Purée at high speed in blender

Preheat oven to 400 deg. F. In medium bowl, beat egg whites until stiff. Fold in chilled spinach mixture until well combined. 

Spinach-egg white mixture will form Roulade base  

Pour into waxed paper-lined pan, smoothing top with wide spatula and spreading almost to edges of paper. Place Parmesan in shaker bottle with large holes or slots, shaking half over top of spinach mixture (see One Last Note). Bake 12 min., until sides of spinach are solid but centre remains slightly soft.

Pour into jelly roll pan lined with waxed paper

Smooth surface with wide spatula

Sprinkle with half of Parmesan 

While mixture bakes, sprinkle remainder of Parmesan over a second, larger sheet of waxed paper. 

Shake Parmesan onto waxed paper

Also while mixture is baking, beat together cream cheese and light cream until smooth. Set aside. One more thing: Slice roasted red pepper into lengthwise strips about ¼-in. wide. Set aside.

When hot Roulade emerges from oven, cool 1 min. before inverting over second sheet of paper with Parmesan. 

Invert hot Roulade over paper
sprinkled with Parmesan

Peel waxed paper from top of Roulade 

The Roulade will be pliable, but surprisingly strong. Carefully insert small, sharp paring knife between the hot Roulade and corner edge of top baking paper, separating the two. Working the knife along the paper as needed, slowly peel back the paper. As you uncover the delicate, still-moist Roulade, lightly rest your hand on it to ensure it doesn’t break. Haste makes waste: Take your time with these steps. 

Spread the cream cheese evenly over the now-cool Roulade

Ron spread the cream cheese to help me out

Working parallel to short ends of Roulade, stagger rows of roasted red pepper over cream cheese. Staggering rows will allow distribution of pepper throughout sliced, finished Roulade

Stagger slivered, roasted red peppers
parallel to narrow end of Roulade

Roll spinach-cream cheese mixture from narrow end

Starting at a narrow end, roll Roulade tightly before wrapping in cello paper and chilling several hours or overnight.

Wrap tightly and refrigerate overnight

To serve, unwrap and trim away uneven edges. Slice Roulade into ¾-in. pieces. Transfer to serving plates, ringing with Roasted Sweet Red Pepper Sauce, if desired. I spooned the sauce around the Roulade; next time I’ll use a squeeze bottle to apply a little less sauce.

My taste-testers gave this high marks!

Note: You may also use a jar of well-drained red pimientos, cut into strips and blotted dry. If you decide to make the optional Roasted Sweet Red Pepper Sauce to decorates the plate for this Roulade, be sure to roast two red peppers, using one for the strips in the Roulade, and one for the sauce. 
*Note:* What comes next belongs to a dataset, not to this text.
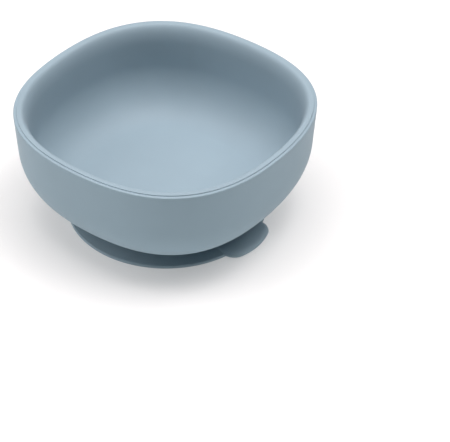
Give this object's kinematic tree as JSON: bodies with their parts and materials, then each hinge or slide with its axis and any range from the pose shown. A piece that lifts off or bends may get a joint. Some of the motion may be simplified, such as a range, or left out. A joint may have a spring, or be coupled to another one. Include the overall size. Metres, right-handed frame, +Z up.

Further Note: My jelly roll pan is 15 in. long, which nonetheless worked very well. Because waxed paper is a little thinner and more pliable than parchment paper, I do not recommend using parchment in this recipe.

One Last Note: Using a shaker bottle ensures lump-free, even distribution of Parmesan.

To Prepare Roasted Sweet Red Pepper Sauce:

1 whole red bell pepper (“capsicum”), halved, stemmed, and seeded
1 clove garlic, peeled and sliced
1 tsp. balsamic vinegar
⅛ tsp. salt
¼ tsp. granulated sugar
¼ c. Chinese plum sauce
2-to-3 drops red food gel

Up to one day before use, set oven to broil with rack in upper position and oven door ajar. Brush peppers with olive oil. 

Brush seeded red peppers with olive oil

Broil 20 min., skin-side up, until charred and blistered. 

This is the look you want. If you have gas stove burners,
seeded peppers can also be roasted over an open flame 

Transfer to well-sealed plastic container and allow to “sweat” 30 min., until almost - but not entirely - cool (see Note). Peel and discard the burned skin. 

Peel away skin ...

In a regular or hand blender or small food chopper, buzz the skinned red pepper and its juices, the garlic clove, vinegar, salt, sugar, plum sauce, and red food gel until no chunks remain and mixture is perfectly smooth. Refrigerate until needed. This quantity yields about ½ c. sauce. Place Spinach Roulade onto appetizer plate, spooning Roasted Sweet Red Pepper Sauce around edges.

Further Note: It is far more difficult to remove the charred skin from a cold pepper. Be sure your roasted pepper remains warm after sweating.